Photograph Source: barockschloss – CC BY 2.0

I have lived a life marked by many roles, some of them mutually exclusive. According to The Dallas Morning News, for instance, I’m an “investigative journalist whose prison sentence was derided by free press advocates”, as well as an “Anonymous activist and award-winning journalist”.

Also according to the Dallas Morning News, I merely “describe[.. my]self as an investigative journalist” and am more properly characterized as an “Anonymous hacking conspirator”, as well as a “writer often quoted on the workings of Anonymous”.

Also according to The Dallas Morning News, I’m a “[s]elf-proclaimed Anonymous spokesman”.

Also according to The Dallas Morning News, I’m a “journalist-turned-hacktivist”.

Also according to The Dallas Morning News, I’ve “claimed responsibility for bringing down the Church of Scientology and the attacks on Visa and Mastercard”.

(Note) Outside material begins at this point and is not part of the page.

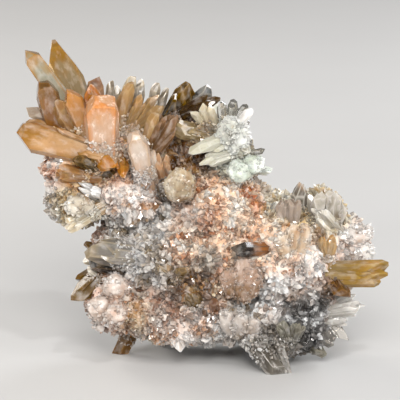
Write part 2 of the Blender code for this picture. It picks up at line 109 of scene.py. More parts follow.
def crystals_of(table, place):
    """The crystals of a table, with the function that turns their places into world places."""
    return [
        Crystal(name, place(*row[:3]), place(*row[3:6]), *row[6:]) for name, *row in rows(table)
    ]


# The rounded lumps of the body: name, middle as x, height as seen and depth, half sizes, fineness.
LUMPS = [Lump(*row) for row in rows("""
spray_root -30 64.5 0 9 10 8 2
spray_root_right -17 65 1 9.5 10.5 8.5 2
left_column_top -39.5 57 0 8.5 10 8 2
left_column_low -38 47.5 0 9 11 7.5 2
upper_middle -22 50.5 1 13.5 14 10 3
brown_saddle -5.4 63 3 10 10.5 12 2
mint_lobe 7 61.5 2 7.5 9.5 11 2
centre_top 3.5 46 1 17 17 11 3
left_shoulder -24 33.5 2 9.5 12 8 2
core -3 31 2 21.5 20 16 3
right_centre 23 34 1 18 18 14.5 3
right_top 34 42.5 3 9.5 11 8 2
right_edge 42 34.5 3 8 10 9 2
right_low 33 22 1 11 14 10 2
left_low -26 17.5 -1 9.5 13 9.5 2
middle_low -6 15.5 0 21 17 10.5 3
right_bottom 24 10.5 -1 14.5 15 9.5 2
back_upper -16 57 14 20 11 12 2
back_centre 4 38 16 28 11.5 17 3
back_low 4 20 16 26 12.5 12 3
""")]

HOLLOWS = [Lump(*row) for row in rows("""
brown_pit -3.5 21.5 -19.5 6.5 7 5.5 2
rust_pit -27.5 53.5 -15 4.5 5.5 3 2
amber_pit 39.5 21.5 -12.5 3.5 5 4 2
""")]

# How a crystal narrows to its end: steps of (share of the length, width left, thickness left).
# The first number of a form is the share of the width that its root has.
FORMS = {
    "spear": (0.72, ((0.60, 1.0, 1.0), (0.86, 0.62, 0.60), (1.0, 0.0, 0.0))),
    "chisel": (0.80, ((0.82, 1.0, 1.0), (1.0, 0.52, 0.10))),
    "blunt": (0.84, ((0.86, 1.0, 1.0), (1.0, 0.62, 0.55))),
    "lath": (0.90, ((0.88, 1.0, 1.0), (1.0, 0.45, 0.30))),
    "point": (0.90, ((0.50, 1.0, 1.0), (1.0, 0.0, 0.0))),
    "stub": (1.0, ((1.0, 1.0, 1.0),)),
}

# The looks of the large crystals: the kind of material, then the colour at the root, in the
# middle, at the tip and along the edges.
# The colours of the foot_clear look are darkened as painted shade, for the front feet that stand
# low in shade.
LOOKS = {row[0]: Look(*row) for row in rows("""
pale_gold hazy #A8905E #B0AE9E #B89654 #BE8C3C
gold_grey hazy #5E4C32 #A69474 #A88034 #B08A40
brown_orange hazy #AA8654 #A0723A #846232 #A67C44
golden_orange hazy #E4C496 #D6A66C #D69E54 #D69E4C
peach milky #D8BCA4 #CAAA90 #CC9E74 #CA8640
vivid_orange milky #9A5A0C #A86608 #A66404 #AC7018
brown hazy #8E7258 #A08068 #B08872 #C09C78
smoky milky #665C4E #7A7064 #8C8274 #B4A894
tan hazy #CCA672 #C8A678 #C4A270 #D4BA8C
grey_clear milky #7A6E58 #8E8472 #A69C8A #C8BCA6
beige hazy #D4AA72 #CAA672 #C29E6C #DAB98C
mauve_tan hazy #8E6E4A #987654 #A28264 #B4906C
white_rose milky #C4A48C #C8B8AA #CEC2B6 #B89C80
golden hazy #EAC8A2 #DAB68C #BC9250 #AE8030
pale_bud hazy #A89078 #B8A692 #D0C0AE #D8C8B4
amber hazy #B8966C #BC9464 #B48C5C #CCAC7C
olive_dark hazy #5A4828 #665434 #7E6438 #A88648
orange_slab hazy #A87430 #CE923A #CC8A2C #D8A452
ochre hazy #A47644 #B68852 #C29464 #CEAA7A
bright_white milky #D6CEC4 #EAE6E2 #F2F0EC #FFFFFF
cream_white milky #9C8464 #CCC2B0 #DAD2C4 #F2EEE6
cream milky #A88C66 #BCAC90 #C8BAA2 #DCD2BE
dull_cream milky #80643E #AC9070 #BCAA8C #D0C2AA
olive_brown milky #1C140A #342612 #4A3620 #665036
pale_peach hazy #D59C70 #E0B48E #DDB692 #EBCBA8
yellow_olive hazy #2C2004 #483402 #886604 #A27E0A
grey_blue hazy #5C5850 #626466 #787C7E #B0A898
ridge_brown hazy #33260F #5A401A #6A4E22 #7C6034
smoky_slab hazy #7E6A48 #A08C68 #B09C78 #C8B48C
straw_white hazy #C79A52 #E8DCC0 #EDE4CE #F6F0DE
mint_cream hazy #E6E2D0 #E8E6D6 #E6E0C8 #F6F4E8
mint_white milky #C0BAA6 #D2D2C8 #DEE0D8 #F4F4F0
mint_clear glass #D0D0C6 #C8CAC4 #CED0CA #EAECE6
mint_grey glass #BCB2A2 #B8AEA0 #C0B8AC #D8CEC2
dark_glass glass #A8AAA0 #98A0A0 #929C9C #CCC0B0
mint_green milky #B8C0AC #CED6C8 #DAE2D8 #EEF2EC
white_rim_clear hazy #B0A696 #8A8074 #C8A078 #F0ECE2
wall_cream hazy #A4927A #CCC4B6 #D8D2C6 #F2ECE4
mauve hazy #F4E6D8 #DECCBC #BCAA9A #D8CCC0
peach_light milky #BE9670 #D2B698 #DCC8B2 #EEE0D0
honey hazy #E2C094 #DEBC8C #CEA468 #E8D0A8
snow milky #D6BCA8 #E0D4CC #EAE2DC #F8F6F2
gold_prism hazy #BCA274 #BE9848 #A48644 #CCAC5C
amber_dark hazy #4E3214 #6E4818 #86602A #A07A40
clear_white hazy #C2BAAE #D8D4CC #E6E2DC #FAF8F4
edge_glass glass #C4BCAC #D0CCC4 #DCD8D0 #F0ECE4
smoky_top hazy #B0AAA4 #A09A92 #86765E #D2C2A6
smoky_block hazy #3A3228 #1C1A1A #2A2826 #8A7458
straw hazy #785826 #80642A #6C4C18 #9C7C3A
pink_white milky #BC9274 #C8B0A0 #D2C0B4 #E4DAD2
rose milky #94704F #A68870 #AE8E78 #BEA492
pit_brown hazy #5E4A30 #80683F #9A8058 #B89C70
rust hazy #6E4424 #8C5E3A #9C704E #B48E6C
pale_grey milky #A89888 #BAAEA4 #C6BCB4 #D6CEC8
olive_grey hazy #5E5A4A #868072 #A09C8E #BCB8AA
white_cone milky #C68A5C #E6DAD0 #F0EAE6 #F8F4F0
dark_lens hazy #B8824E #3C3836 #8E8074 #6C6056
foot_orange hazy #866C44 #88621C #9A6C1A #AA803A
foot_clear milky #524C44 #5A544C #646058 #7A746A
""")}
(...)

I’m citing The Dallas Morning News not just because of its wide selection of possible realities from which we may choose, but because it’s my hometown paper – or, as the Dallas Morning News put it in 2012, “Brown’s history in Dallas spans back more than a decade”. Indeed it did, for I had just turned thirty. So… indeed.

To be fair, Dallas has the single dumbest fucking press corps of any major Western city, something that’s gradually become clear to outside observers over the course of a murder prosecution in which the cop defendant put out three entirely different accounts of how it was that she came to shoot her neighbor to death in his own home and all three accounts were run as fact by reporters who meanwhile denounced the “misinformation swirling on the internet”.  But a review of the measurably less deranged national and international press does little to help clarify my status.

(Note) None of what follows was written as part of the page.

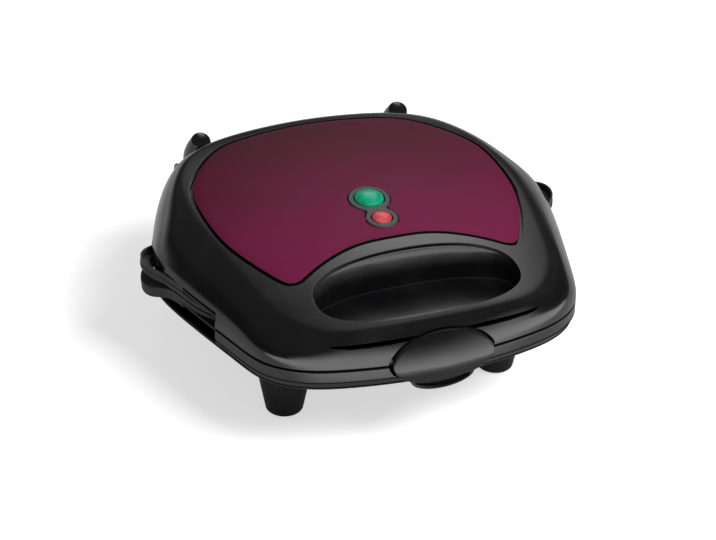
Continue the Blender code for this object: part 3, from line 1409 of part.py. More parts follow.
def saddles(kit, half):
    """Blocks on the reflector that cradle the element's side runs."""
    level = mirrored_height(half, element_depth())
    for side, x in both_sides(ELEMENT_HALF_WIDTH):
        low = (x - SADDLE_HALF, PLATE_MIDDLE - SADDLE_LENGTH / 2)
        high = (x + SADDLE_HALF, PLATE_MIDDLE + SADDLE_LENGTH / 2)
        block = level_box(
            kit, f"{half}_saddle_{side}", half, low, high, element_depth(), PAN_DEPTH - CLEARANCE
        )
        start, end = (x, low[1] - OVERRUN, level), (x, high[1] + OVERRUN, level)
        kit.cut(block, kit.rod(f"{half}_groove_{side}", start, end, ELEMENT_RADIUS + CLEARANCE))
        kit.keep(block, CERAMIC, half_pivot(half))


def electrics(kit):
    """Thermostat on the upper reflector, thermal fuse and terminal block in the base."""
    x, y = THERMOSTAT_PLACE
    low = mirrored_height("upper", PAN_DEPTH + PAN_THICK + CLEARANCE)
    body = kit.rod("thermostat", (x, y, low), (x, y, low + THERMOSTAT_HEIGHT), THERMOSTAT_RADIUS)
    stem_top = low + THERMOSTAT_HEIGHT + CORD_BORE / 2
    stem = kit.rod("thermostat_stem", (x, y, low + WALL), (x, y, stem_top), THERMOSTAT_RADIUS / 3, SMALL_STEPS)
    kit.keep(kit.join(body, stem), CERAMIC, "lid_pivot")
    x, y = FUSE_PLACE
    high = mirrored_height("lower", PAN_DEPTH + PAN_THICK + CLEARANCE)
    middle = high - FUSE_RADIUS
    half = FUSE_LENGTH / 2
    fuse = kit.rod("thermal_fuse", (x - half, y, middle), (x + half, y, middle), FUSE_RADIUS, SMALL_STEPS)
    for side, place in both_sides(half - FUSE_SEAT / 2):
        low = (x + place - FUSE_SEAT / 2, y - FUSE_SEAT, middle - FUSE_RADIUS - FUSE_LEAD)
        top = (x + place + FUSE_SEAT / 2, y + FUSE_SEAT, middle + FUSE_RADIUS)
        kit.join(fuse, kit.box(f"fuse_end_{side}", low, top))
    kit.keep(fuse, CERAMIC)
    wide, deep, tall = BLOCK_SIZE
    floor = BASE_FLOOR + WALL + CLEARANCE
    block = kit.box("terminal_block", (-wide / 2, BLOCK_BACK - deep / 2, floor), (wide / 2, BLOCK_BACK + deep / 2, floor + tall))
    for i in (-1, 0, 1):
        start = (i * BLOCK_SPACING, BLOCK_BACK, floor + tall - BLOCK_HOLE_DEPTH)
        end = (i * BLOCK_SPACING, BLOCK_BACK, floor + tall + OVERRUN)
        kit.cut(block, kit.rod(f"block_hole_{i + 1}", start, end, BLOCK_HOLE, SMALL_STEPS))
    kit.keep(block, CERAMIC)


def latch_face(x, z):
    """Where the latch's front face lies: bowed with the casing, fullest low down, set back at its top."""
    rise = (z - LATCH_BULGE_HEIGHT) / (LATCH_MIDDLE + LATCH_HALF_HEIGHT - LATCH_BULGE_HEIGHT)
    fall = (LATCH_BULGE_HEIGHT - z) / (LATCH_BULGE_HEIGHT - LATCH_MIDDLE + LATCH_HALF_HEIGHT)
    setback = (LATCH_BULGE + LATCH_TOP_SETBACK) * max(0.0, rise) ** LATCH_RISE_POWER + LATCH_BULGE * max(0.0, fall) ** LATCH_FALL_POWER
    return LATCH_FACE - LATCH_BULGE + setback + x**2 / (2 * LATCH_CURVE_RADIUS)


def lip_slab(kit, name, grow, behind):
    """The crescent under the latch that a finger pulls, grown at its edge and at its back."""
    half = LATCH_LIP_HALF + grow
    drop = (LATCH_LIP_TOP - LATCH_LIP_BOTTOM) * LATCH_LIP_share
    places = [(half, LATCH_LIP_TOP), (-half, LATCH_LIP_TOP)]
    for i in range(LATCH_LIP_POINTS + 1):
        turn = math.pi * (1 + i / LATCH_LIP_POINTS)
        places.append((half * math.cos(turn), LATCH_LIP_BOTTOM + drop + (drop + grow) * math.sin(turn)))
    front = LATCH_LIP_FRONT - (OVERRUN if grow else 0.0)
    return kit.front_slab(name, places, front, LATCH_LIP_FRONT + LATCH_LIP_THICK + behind)


def latch_cap(kit):
    rings = []
    for thickness, shares in ((LATCH_THICK, LATCH_BACK_shares[::-1]), (0.0, LATCH_RING_shares)):
        for share in shares:
            ring = []
            for i in range(LATCH_POINTS):
                turn = math.tau * i / LATCH_POINTS
                x = LATCH_HALF_WIDTH * share * math.cos(turn)
                z = LATCH_MIDDLE + LATCH_HALF_HEIGHT * share * math.sin(turn)
                ring.append((x, latch_face(x, z) + thickness, z))
            rings.append(ring)
    return kit.loft("latch", rings)


def latch(kit):
    """The oval latch with its pivot barrel, hook and pull lip."""
    cap = latch_cap(kit)
    y, z = LATCH_PIVOT_Y, LATCH_PIVOT_Z
    half = LATCH_BARREL_HALF
    barrel = kit.rod("latch_barrel", (-half, y, z), (half, y, z), LATCH_BARREL_RADIUS, 2 * SMALL_STEPS)
    web = kit.box(
        "latch_web",
        (-half, latch_face(0.0, z) + LATCH_THICK / 2, z - LATCH_BARREL_RADIUS),
        (half, y, z + LATCH_BARREL_RADIUS / 2),
    )
    hook = kit.box(
        "latch_hook",
        (-LATCH_HOOK_HALF, latch_face(0.0, LATCH_HOOK_TOP) + LATCH_THICK / 2, LATCH_HOOK_TOP - LATCH_HOOK_THICK),
        (LATCH_HOOK_HALF, LATCH_HOOK_REACH, LATCH_HOOK_TOP),
    )
    kit.join(cap, barrel, web, hook, lip_slab(kit, "latch_lip", 0.0, 0.0))
    kit.cut(cap, latch_bores(kit, "barrel_bore"))
    kit.keep(cap, BLACK, "latch_pivot")


def latch_pin(kit):
    span = LATCH_CHEEK_INNER + LATCH_CHEEK_THICK
    y, z = LATCH_PIVOT_Y, LATCH_PIVOT_Z
    kit.keep(kit.rod("latch_pin", (-span, y, z), (span, y, z), LATCH_PIN_RADIUS, SMALL_STEPS), STEEL, "lid_pivot")


def latch_spring(kit):
    """A torsion coil round the pin, between the barrel and a cheek."""
    length = LATCH_CHEEK_INNER - LATCH_BARREL_HALF - 2 * CLEARANCE - 2 * SPRING_WIRE
    start = LATCH_BARREL_HALF + CLEARANCE + SPRING_WIRE
    points = []
    count = SPRING_TURNS * SPRING_TURN_POINTS
    for i in range(count + 1):
        turn = math.tau * i / SPRING_TURN_POINTS
        x = start + length * i / count
        points.append((
            x,
            LATCH_PIVOT_Y + SPRING_RADIUS * math.cos(turn),
            LATCH_PIVOT_Z + SPRING_RADIUS * math.sin(turn),
        ))
    kit.keep(kit.tube("latch_spring", points, SPRING_WIRE, 1), STEEL, "lid_pivot")


def feet(kit):
    """Tapered feet that fit the bowl above them, each with a screw and a rubber pad."""
    for name, x, y in foot_places():
        place = Matrix.Translation((x, y, 0.0))
        bore = FOOT_SCREW_RADIUS + CLEARANCE
        profile = [
            (bore, FOOT_TOP),
            (FOOT_TOP_RADIUS, FOOT_TOP),
            (FOOT_RADIUS, PAD_PROUD + FOOT_ROUND),
            (FOOT_RADIUS - FOOT_ROUND * FOOT_ROUND_share, PAD_PROUD + FOOT_ROUND * FOOT_ROUND_share),
            (FOOT_RADIUS - FOOT_ROUND, PAD_PROUD),
            (PAD_RADIUS + CLEARANCE, PAD_PROUD),
            (PAD_RADIUS + CLEARANCE, PAD_THICK + CLEARANCE),
            (FOOT_SCREW_HEAD + CLEARANCE, PAD_THICK + CLEARANCE),
            (FOOT_SCREW_HEAD + CLEARANCE, FOOT_SCREW_RISE),
            (bore, FOOT_SCREW_RISE),
        ]
        foot = kit.turned(f"foot_{name}", profile, FOOT_STEPS, closed=True, place=place)
        bowl = kit.loft(f"bowl_{name}", base_rings(-CLEARANCE, BASE_FLOOR - CLEARANCE, PARTING))
        kit.keep(kit.cut(foot, bowl), DARK)
        top = BASE_FLOOR + FOOT_SCREW_END
        profile = [
            (0.0, top),
            (FOOT_SCREW_RADIUS, top),
            (FOOT_SCREW_RADIUS, FOOT_SCREW_RISE - CLEARANCE),
            (FOOT_SCREW_HEAD, FOOT_SCREW_RISE - CLEARANCE),
            (FOOT_SCREW_HEAD, FOOT_SCREW_RISE - CLEARANCE - SCREW_HEAD_HEIGHT),
            (0.0, FOOT_SCREW_RISE - CLEARANCE - SCREW_HEAD_HEIGHT),
        ]
        kit.keep(kit.turned(f"foot_screw_{name}", profile, SMALL_STEPS, place=place), STEEL)
        profile = [(0.0, PAD_THICK), (PAD_RADIUS, PAD_THICK), (PAD_RADIUS, PAD_PROUD / 2)]
        profile += [(PAD_RADIUS - PAD_PROUD / 2, 0.0), (0.0, 0.0)]
        kit.keep(kit.turned(f"foot_pad_{name}", profile, place=place), RUBBER)


def half_assembly(kit, half):
    """What the lid and the base both hold, mirrored at the parting plane."""
    frame(kit, half)
    frame_screws(kit, half)
    clip(kit, half)
    cooking_plate(kit, half)
    reflector(kit, half)
    heating_element(kit, half)
    saddles(kit, half)


def centre_on_origin(kit):
    """Moves everything along Y, so that the origin is under the middle of the model."""
    graph = bpy.context.evaluated_depsgraph_get()
    reach = []
    for obj in kit.parts.objects:
        if obj.type == "MESH":
            found = obj.evaluated_get(graph)
            reach += [(found.matrix_world @ vert.co).y for vert in found.data.vertices]
    for obj in bpy.data.objects:
        if obj.parent is None:
            obj.location.y -= (min(reach) + max(reach)) / 2


def build():
    clear_scene()
    kit = Kit()
    kit.pivot("lid_pivot", (0.0, hinge_y(), HINGE_HEIGHT))
    kit.pivot("latch_pivot", (0.0, LATCH_PIVOT_Y, LATCH_PIVOT_Z), "lid_pivot")
    kit.pivot("upper_clip_pivot", (0.0, clip_middle(), mirrored_height("upper", FRAME_DEPTH)), "lid_pivot")
    kit.pivot("lower_clip_pivot", (0.0, clip_middle(), mirrored_height("lower", FRAME_DEPTH)))
    upper_casing(kit)
    lower_casing(kit)
    cord_inlet(kit)
    hinge_pins(kit)
    trim_plate(kit)
    bezel(kit)
    lens(kit, "green", GREEN_BACK, GREEN_RADIUS, GREEN)
    lens(kit, "red", RED_BACK, RED_RADIUS, RED)
    lamp(kit, "green", GREEN_BACK)
    lamp(kit, "red", RED_BACK)
    lamp_holder(kit)
    for half in ("upper", "lower"):
        half_assembly(kit, half)
    electrics(kit)
    latch(kit)
    latch_pin(kit)
    latch_spring(kit)
    feet(kit)
    centre_on_origin(kit)


build()
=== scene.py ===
"""The sandwich and waffle maker's visible pieces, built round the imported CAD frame.

Metres, in the frame's axes: the latch faces -Y, the hinge is at +Y and the feet stand on z = 0.
The shapes follow the part's own rules, with finer steps and softened edges.
"""

import json
import math

import bmesh
import bpy
import numpy as np
from mathutils import Matrix, Vector

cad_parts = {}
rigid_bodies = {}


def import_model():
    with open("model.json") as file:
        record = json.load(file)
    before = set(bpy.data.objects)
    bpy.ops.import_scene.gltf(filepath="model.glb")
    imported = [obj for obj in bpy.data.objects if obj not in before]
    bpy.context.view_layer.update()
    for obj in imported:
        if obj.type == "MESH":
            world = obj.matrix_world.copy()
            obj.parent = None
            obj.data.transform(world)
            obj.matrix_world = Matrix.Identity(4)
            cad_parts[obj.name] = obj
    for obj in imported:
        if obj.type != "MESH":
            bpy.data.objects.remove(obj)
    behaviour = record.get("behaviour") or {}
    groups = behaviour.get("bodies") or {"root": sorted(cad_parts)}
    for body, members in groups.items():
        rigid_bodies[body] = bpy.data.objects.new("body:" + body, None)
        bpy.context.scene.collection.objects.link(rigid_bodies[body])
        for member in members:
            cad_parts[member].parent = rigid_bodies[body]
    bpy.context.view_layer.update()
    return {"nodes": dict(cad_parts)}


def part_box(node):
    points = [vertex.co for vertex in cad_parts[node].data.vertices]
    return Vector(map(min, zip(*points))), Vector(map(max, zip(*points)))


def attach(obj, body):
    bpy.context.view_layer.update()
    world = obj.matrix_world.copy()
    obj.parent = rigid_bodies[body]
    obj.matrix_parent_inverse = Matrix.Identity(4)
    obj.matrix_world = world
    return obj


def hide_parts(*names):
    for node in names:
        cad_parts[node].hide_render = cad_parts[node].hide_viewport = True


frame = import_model()

# Casing outline, seen from above
HALF_WIDTH = 0.125
FRONT_REACH = 0.131
REAR_REACH = 0.116
RIM_shares = (
    (0.0, -1.0), (0.448, -0.951), (0.64, -0.885), (0.76, -0.779), (0.832, -0.603), (0.94, -0.252),
    (1.0, 0.034), (0.98, 0.175), (0.92, 0.362), (0.846, 0.56), (0.748, 0.742), (0.596, 0.874),
    (0.336, 0.962), (0.0, 1.0),
)
CLEARANCE = 0.0003

# Heights
PARTING = 0.065
RIM_GAP = 0.001
BASE_FLOOR = PARTING - 0.037
RIM_FOOT = PARTING - 0.012
PEAK_BACK = 0.0284
CROWN_RADIUS = 0.568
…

Let’s turn to Adrian Chen, a longtime contributor to The Nation, The New Yorker, The New York Times, and New York Magazine, and thus a sort of living avatar of the 21st-century American journalist as molded and overseen by our highest editorial talent. Promptly we confirm that I am the “spokesman for Anonymous”, as well as the “Face of Anonymous”, and that I will remain so until I transition like the seasons into the “former spokesman for the hacktivist collective Anonymous”. Later he would change his mind and reveal that I was, in fact, the “self-appointed Face of Anonymous” who “once started a bogus ‘war’ with the Zetas drug cartel for attention”. And in case my false flag narco psyops campaign is not self-evident, Chen links to one of his several prior articles on my doings, itself entitled “It Pays to Be the Face of Anonymous” and opening with the masterfully spare line, “Barrett Brown, the ‘Face’ of Anonymous, has had a busy week…” This may not do much to support the whole “self-appointed” thing, but to object to what is absent would be to miss what is now present, which in this case is the fleshing-out of Chen’s subject, “[a] spastic freelance writer and admitted heroin addict from Texas with no hacking skill”. Aside from the obvious homage to Nixon White House felon Chuck Colson’s delicious bon mot from his deranged memoir Born Again at the expense of Daniel Ellsburg (“who by his own admission once experimented with LSD”), Chen is sporting enough to refrain from noting that I have no Greek and thus can expect no better future than as a little office boy at forty pounds a year, or whatever the fuck.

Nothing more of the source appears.